Sacado de “Archipiélago Gulag” de Alexander Solzhenistyn.
En la región de Moscú, se celebraba la Conferencia del Partido Comunista de un distrito. La presidió el nuevo Secretario del Comité del Partido en el distrito, que sustituía a uno que acababan de encarcelar. Durante la clausura de la conferencia, se solicitó un homenaje al camarada Stalin. Naturalmente, todos se pusieron de pie (de la misma manera que, durante la conferencia, todos habían saltado de su asiento cada vez que se mencionaba el nombre de Stalin).

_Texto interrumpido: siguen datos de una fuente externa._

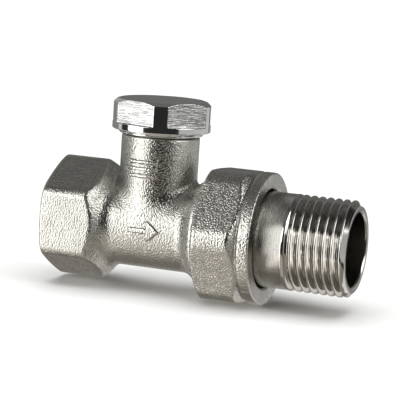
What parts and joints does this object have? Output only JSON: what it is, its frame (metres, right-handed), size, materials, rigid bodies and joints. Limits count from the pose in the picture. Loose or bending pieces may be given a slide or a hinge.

En la pequeña sala estallaron «aplausos torrenciales, que crecían hasta llegar a una ovación». Tres minutos, cuatro minutos, cinco minutos después, “los aplausos torrenciales que crecían hasta llegar a una ovación” continuaban. Pero ya dolían las palmas de las manos y los brazos en alto ya se habían dormido. Y los más viejos ya jadeaban de agotamiento. Aquello se había vuelto una estupidez insoportable, incluso para los que adoraban sinceramente a Stalin. Sin embargo, ¿quién se atrevería a ser el primero en dejar de aplaudir? El Secretario del Comité del Partido podría haberlo hecho. Él estaba en pie sobre la tribuna y era él quien había solicitado la ovación. Pero era nuevo. Había tomado el lugar de aquel que acababan de encarcelar ¡Estaba asustado! Al fin y al cabo, hombres de la KGB estaban de pie aplaudiendo y mirando quien era el primero en abandonar.

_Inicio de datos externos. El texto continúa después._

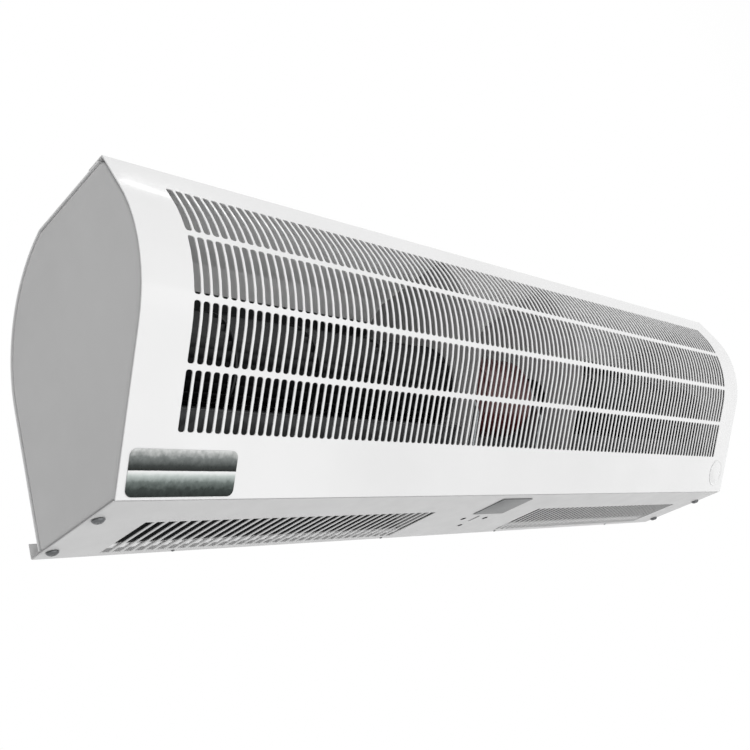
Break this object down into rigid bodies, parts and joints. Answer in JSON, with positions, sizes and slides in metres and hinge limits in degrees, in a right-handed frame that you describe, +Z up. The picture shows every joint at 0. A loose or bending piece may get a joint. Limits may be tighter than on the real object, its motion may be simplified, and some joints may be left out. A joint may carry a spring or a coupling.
{
  "type": "air curtain",
  "caption": "Wall-mounted cross-flow air curtain with a slotted curved front, slotted outlets underneath, a central motor, two long fan wheels and two push buttons.",
  "frame": {"origin": "on the building's wall, at the middle of the mounting rail's face", "axes": "+X along the length, to the right as seen from the room; +Y into the wall; +Z up"},
  "size_m": [0.9, 0.1974, 0.222],
  "materials": {
    "gloss_white": "gloss white powder coat",
    "side_grey": "satin light grey paint",
    "plate_grey": "satin light grey paint",
    "zinc_steel": "galvanised sheet",
    "black_sheet": "matt black",
    "wheel_black": "moulded, matt",
    "motor_red": "dark red enamel",
    "steel": "ground steel",
    "dark_steel": "blackened screws",
    "rubber_black": "matt rubber",
    "plastic_white": "moulded, satin",
    "plastic_black": "moulded, gloss",
    "board_green": "circuit board",
    "silver_film": "silver film, dark bands",
    "plate_film": "grey film"
  },
  "bodies": {
    "housing": {"front_grille_panel": "gloss_white", "left_side_plate": "side_grey", "right_side_plate": "side_grey", "rear_shell": "plate_grey", "bottom_outlet_plate": "plate_grey", "mounting_rail": "zinc_steel", "left_partition": "zinc_steel", "right_partition": "zinc_steel", "left_rear_guide": "black_sheet", "right_rear_guide": "black_sheet", "left_front_tongue": "zinc_steel", "right_front_tongue": "zinc_steel", "left_end_bush": "rubber_black", "right_end_bush": "rubber_black", "left_bush_seat": "zinc_steel", "right_bush_seat": "zinc_steel", "motor_stator": "motor_red", "left_motor_bell": "motor_red", "right_motor_bell": "motor_red", "left_motor_ring": "rubber_black", "right_motor_ring": "rubber_black", "left_motor_bracket": "zinc_steel", "right_motor_bracket": "zinc_steel", "control_board": "board_green", "left_tact_switch": "plastic_black", "right_tact_switch": "plastic_black", "receiver_window": "plastic_black", "status_lamp": "plastic_black", "run_capacitor": "plastic_white", "terminal_block": "plastic_white", "cable_grommet": "rubber_black", "left_front_screw": "dark_steel", "right_front_screw": "dark_steel", "left_rear_screw": "dark_steel", "right_rear_screw": "dark_steel", "front_sticker": "silver_film", "round_badge": "gloss_white", "rating_plate": "plate_film"},
    "rotor": {"motor_shaft": "steel", "left_impeller": "wheel_black", "right_impeller": "wheel_black", "left_stub_shaft": "steel", "right_stub_shaft": "steel", "left_shaft_hub": "rubber_black", "right_shaft_hub": "rubber_black"},
    "left_button_cap": {"left_button": "plastic_black"},
    "right_button_cap": {"right_button": "plastic_black"}
  },
  "joints": [
    {"name": "fan_spin", "type": "hinge", "parent": "housing", "child": "rotor", "pos_m": [0, -0.101, 0.04], "axis": [1, 0, 0], "continuous": true},
    {"name": "left_button_press", "type": "slide", "parent": "housing", "child": "left_button_cap", "axis": [0, 0, 1], "range_m": [0, 0.0015], "stiffness_N_per_m": 300, "springref_m": -0.001},
    {"name": "right_button_press", "type": "slide", "parent": "housing", "child": "right_button_cap", "axis": [0, 0, 1], "range_m": [0, 0.0015], "stiffness_N_per_m": 300, "springref_m": -0.001}
  ]
}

Y en aquella sala pequeña e ignorada, sin que el Gran Líder lo supiera, los aplausos continuaron. ¡Seis, siete, ocho minutos! ¡Eran hombres muertos! ¡Estaban perdidos! ¡Ya no podrían parar hasta derrumbarse con un ataque al corazón! En el fondo de la sala, que estaba abarrotado, aún se podía hacer algo de trampa, aplaudir con menos frecuencia, sin tanta fuerza, sin tanta furia – pero, ¿en la tribuna, a la vista de todos? El director de la fábrica local de papel, un hombre independiente y decidido, estaba de pie en la tribuna. Era consciente de toda la falsedad y la imposibilidad de la situación, pero seguía aplaudiendo. ¡Nueve minutos! ¡Diez! Angustiado, lanzó una mirada al Secretario del Comité del Partido, pero éste no se atrevía a parar. ¡Era la locura! ¡Hasta la muerte!

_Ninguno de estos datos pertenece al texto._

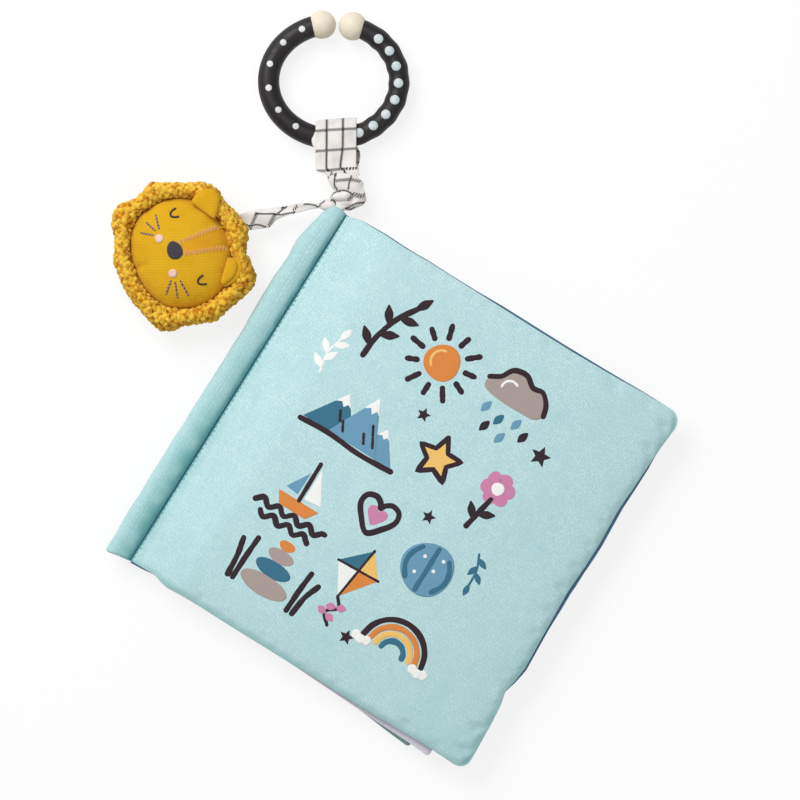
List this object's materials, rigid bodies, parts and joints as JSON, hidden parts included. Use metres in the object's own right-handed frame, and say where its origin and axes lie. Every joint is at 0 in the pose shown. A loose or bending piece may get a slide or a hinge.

Con cara de entusiasmo fingido, mirándose de reojo, con una remota esperanza, los dirigentes del distrito aplaudirían más y más hasta que cayeran al suelo, ¡hasta que los sacaran de la sala en camilla! E incluso los que quedaran no flaquearían…Entonces, después de once minutos, el director de la fábrica de papel, puso cara formal y se sentó en su silla. ¡Y se produjo el milagro! ¿Qué se hizo de aquel entusiasmo general, incontenible, inenarrable? Todos a una dejaron de aplaudir y se sentaron. ¡Estaban salvados! La ardilla se las había ingeniado para salir de la rueda que giraba …
Sin embargo, así fue como descubrieron quienes eran los hombres independientes. Y así fue como consiguieron eliminarlos. Aquella misma noche, el director de la fábrica de papel fue arrestado. Con una facilidad extraordinaria le echaron diez años, alegando un motivo totalmente distinto. Pero, nada más acabó de firmar el formulario 206, el documento final del interrogatorio, el interrogador le recordó:
“Nunca sea el primero en dejar de aplaudir”.